What you should do: Each line that holds the word "scene" counts once. Give the total number of such lines and nothing else.

Data:
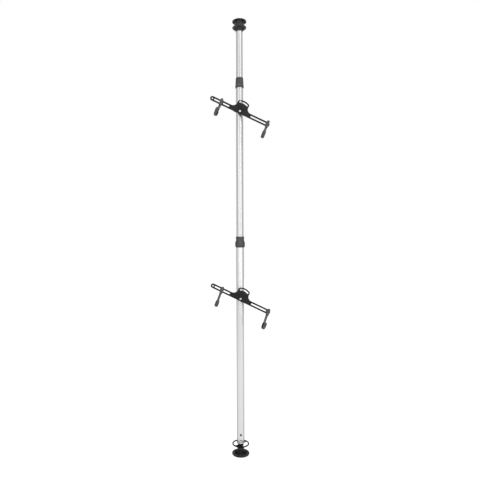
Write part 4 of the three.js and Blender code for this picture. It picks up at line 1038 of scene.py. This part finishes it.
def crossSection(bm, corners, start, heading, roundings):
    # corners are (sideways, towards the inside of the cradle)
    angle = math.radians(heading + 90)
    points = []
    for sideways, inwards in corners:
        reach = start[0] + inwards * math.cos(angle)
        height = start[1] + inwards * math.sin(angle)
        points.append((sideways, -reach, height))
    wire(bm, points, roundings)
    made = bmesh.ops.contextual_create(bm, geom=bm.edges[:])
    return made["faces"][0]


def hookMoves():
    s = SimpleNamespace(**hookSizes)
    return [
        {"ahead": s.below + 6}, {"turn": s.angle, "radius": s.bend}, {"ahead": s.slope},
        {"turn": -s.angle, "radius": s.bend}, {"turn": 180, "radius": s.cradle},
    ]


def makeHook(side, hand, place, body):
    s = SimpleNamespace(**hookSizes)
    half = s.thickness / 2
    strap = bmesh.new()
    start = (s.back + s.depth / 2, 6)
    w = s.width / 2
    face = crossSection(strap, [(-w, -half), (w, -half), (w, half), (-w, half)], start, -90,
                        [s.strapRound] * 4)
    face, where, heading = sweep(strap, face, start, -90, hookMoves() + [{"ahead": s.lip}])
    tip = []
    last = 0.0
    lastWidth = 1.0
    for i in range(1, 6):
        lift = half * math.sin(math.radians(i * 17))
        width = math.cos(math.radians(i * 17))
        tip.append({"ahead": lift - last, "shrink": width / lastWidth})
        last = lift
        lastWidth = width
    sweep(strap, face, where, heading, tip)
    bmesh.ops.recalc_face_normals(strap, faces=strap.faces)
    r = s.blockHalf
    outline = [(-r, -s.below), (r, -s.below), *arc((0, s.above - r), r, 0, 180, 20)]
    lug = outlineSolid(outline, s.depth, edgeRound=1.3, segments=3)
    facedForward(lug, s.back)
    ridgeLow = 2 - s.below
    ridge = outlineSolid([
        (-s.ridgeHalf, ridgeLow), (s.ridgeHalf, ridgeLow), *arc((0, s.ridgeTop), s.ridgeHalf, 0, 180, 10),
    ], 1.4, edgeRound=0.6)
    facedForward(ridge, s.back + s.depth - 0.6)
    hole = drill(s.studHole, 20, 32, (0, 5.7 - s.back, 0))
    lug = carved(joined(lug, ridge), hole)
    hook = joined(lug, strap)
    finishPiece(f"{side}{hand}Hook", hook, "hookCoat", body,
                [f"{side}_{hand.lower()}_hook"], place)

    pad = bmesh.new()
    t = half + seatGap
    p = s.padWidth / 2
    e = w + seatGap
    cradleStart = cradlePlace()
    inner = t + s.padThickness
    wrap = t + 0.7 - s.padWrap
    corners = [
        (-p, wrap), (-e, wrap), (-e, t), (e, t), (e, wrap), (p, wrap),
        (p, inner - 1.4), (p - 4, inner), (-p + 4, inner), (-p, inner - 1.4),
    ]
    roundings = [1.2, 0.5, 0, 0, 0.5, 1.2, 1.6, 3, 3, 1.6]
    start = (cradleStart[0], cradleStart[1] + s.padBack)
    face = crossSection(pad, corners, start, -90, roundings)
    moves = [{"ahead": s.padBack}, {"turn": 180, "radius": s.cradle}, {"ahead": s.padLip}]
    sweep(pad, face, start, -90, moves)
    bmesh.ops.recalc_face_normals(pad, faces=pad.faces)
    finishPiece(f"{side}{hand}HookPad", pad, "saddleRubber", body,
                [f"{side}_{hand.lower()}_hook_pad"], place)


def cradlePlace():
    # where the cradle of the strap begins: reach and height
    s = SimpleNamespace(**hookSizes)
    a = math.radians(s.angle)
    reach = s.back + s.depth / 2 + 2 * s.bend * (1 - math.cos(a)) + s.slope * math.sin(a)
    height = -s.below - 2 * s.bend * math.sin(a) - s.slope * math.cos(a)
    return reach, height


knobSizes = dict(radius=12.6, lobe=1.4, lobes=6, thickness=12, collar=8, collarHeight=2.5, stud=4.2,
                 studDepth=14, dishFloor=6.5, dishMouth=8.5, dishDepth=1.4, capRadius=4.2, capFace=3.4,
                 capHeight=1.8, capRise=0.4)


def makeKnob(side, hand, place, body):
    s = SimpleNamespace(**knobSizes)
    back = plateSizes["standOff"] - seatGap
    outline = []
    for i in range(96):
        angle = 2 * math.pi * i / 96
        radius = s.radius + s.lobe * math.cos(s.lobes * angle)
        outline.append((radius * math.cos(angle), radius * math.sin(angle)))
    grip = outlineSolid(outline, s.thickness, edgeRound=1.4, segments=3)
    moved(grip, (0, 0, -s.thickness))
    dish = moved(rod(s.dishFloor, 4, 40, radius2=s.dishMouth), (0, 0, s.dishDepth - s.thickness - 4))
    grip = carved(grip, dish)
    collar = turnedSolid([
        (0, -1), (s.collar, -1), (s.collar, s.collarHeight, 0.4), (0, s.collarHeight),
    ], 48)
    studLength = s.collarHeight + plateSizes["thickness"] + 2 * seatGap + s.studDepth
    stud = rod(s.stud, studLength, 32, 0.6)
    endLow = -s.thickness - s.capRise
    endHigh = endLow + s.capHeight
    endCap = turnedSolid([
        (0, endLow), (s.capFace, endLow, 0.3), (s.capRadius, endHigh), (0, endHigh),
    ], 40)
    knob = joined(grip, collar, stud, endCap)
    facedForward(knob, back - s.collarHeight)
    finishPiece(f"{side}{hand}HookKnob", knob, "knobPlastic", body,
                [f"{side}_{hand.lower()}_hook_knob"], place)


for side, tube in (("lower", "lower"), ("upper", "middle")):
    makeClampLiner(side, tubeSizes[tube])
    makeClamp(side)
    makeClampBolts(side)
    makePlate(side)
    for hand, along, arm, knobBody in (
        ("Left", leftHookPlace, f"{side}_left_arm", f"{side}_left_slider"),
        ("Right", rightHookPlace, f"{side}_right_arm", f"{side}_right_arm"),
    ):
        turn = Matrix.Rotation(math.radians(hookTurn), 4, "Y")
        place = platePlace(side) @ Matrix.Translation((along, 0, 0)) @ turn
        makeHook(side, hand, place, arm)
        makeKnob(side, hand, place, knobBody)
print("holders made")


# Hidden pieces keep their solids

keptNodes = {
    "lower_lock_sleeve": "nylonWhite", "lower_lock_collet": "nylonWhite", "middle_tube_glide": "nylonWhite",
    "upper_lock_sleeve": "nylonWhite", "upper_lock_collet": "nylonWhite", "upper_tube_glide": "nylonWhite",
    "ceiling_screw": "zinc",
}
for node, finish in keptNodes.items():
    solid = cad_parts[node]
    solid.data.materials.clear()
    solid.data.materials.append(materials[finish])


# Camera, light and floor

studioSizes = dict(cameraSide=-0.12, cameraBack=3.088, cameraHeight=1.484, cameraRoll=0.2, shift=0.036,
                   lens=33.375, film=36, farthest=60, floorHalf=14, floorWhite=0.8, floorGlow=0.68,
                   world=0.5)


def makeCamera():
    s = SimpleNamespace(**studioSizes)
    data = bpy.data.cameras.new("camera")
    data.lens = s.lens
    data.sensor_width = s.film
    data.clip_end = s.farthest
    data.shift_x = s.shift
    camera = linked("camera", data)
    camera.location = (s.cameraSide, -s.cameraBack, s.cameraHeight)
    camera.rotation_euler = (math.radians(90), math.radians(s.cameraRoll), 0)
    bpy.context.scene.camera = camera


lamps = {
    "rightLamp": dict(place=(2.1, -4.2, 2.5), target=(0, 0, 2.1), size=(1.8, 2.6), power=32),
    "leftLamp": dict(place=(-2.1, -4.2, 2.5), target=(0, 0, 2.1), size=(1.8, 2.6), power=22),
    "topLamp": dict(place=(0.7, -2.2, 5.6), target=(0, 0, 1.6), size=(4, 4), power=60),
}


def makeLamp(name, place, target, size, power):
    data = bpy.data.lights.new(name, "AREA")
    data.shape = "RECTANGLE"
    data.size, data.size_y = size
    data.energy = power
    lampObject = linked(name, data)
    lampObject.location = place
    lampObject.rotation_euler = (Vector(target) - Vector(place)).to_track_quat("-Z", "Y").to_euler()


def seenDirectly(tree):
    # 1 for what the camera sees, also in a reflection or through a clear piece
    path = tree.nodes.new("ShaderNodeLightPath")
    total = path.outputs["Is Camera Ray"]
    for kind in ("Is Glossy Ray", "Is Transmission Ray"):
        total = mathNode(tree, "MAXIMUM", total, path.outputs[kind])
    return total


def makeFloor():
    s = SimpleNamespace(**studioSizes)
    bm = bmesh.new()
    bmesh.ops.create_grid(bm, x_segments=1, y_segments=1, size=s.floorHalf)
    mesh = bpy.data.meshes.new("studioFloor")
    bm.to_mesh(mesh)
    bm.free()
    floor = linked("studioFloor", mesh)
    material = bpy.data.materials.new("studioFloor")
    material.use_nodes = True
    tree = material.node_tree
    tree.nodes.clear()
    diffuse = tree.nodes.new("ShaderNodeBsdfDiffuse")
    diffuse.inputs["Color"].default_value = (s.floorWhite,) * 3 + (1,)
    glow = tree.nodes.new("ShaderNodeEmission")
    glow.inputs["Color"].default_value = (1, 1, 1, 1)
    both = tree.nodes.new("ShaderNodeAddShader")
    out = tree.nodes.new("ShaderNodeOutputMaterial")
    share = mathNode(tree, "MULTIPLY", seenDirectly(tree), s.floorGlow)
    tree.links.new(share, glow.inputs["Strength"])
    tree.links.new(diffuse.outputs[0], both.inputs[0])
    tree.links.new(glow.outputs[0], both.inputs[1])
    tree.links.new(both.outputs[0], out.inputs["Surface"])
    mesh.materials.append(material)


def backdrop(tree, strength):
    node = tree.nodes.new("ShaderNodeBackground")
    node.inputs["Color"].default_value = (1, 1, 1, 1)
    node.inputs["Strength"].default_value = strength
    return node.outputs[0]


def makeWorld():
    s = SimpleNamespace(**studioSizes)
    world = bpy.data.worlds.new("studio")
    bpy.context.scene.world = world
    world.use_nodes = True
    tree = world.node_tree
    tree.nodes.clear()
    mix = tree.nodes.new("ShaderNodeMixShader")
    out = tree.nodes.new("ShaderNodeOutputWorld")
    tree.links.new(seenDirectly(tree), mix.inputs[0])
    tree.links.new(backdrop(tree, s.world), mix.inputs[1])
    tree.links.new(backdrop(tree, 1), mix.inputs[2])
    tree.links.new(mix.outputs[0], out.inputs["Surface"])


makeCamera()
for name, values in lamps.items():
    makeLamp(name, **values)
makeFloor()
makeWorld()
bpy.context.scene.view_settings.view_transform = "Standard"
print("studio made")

Result for this task: 4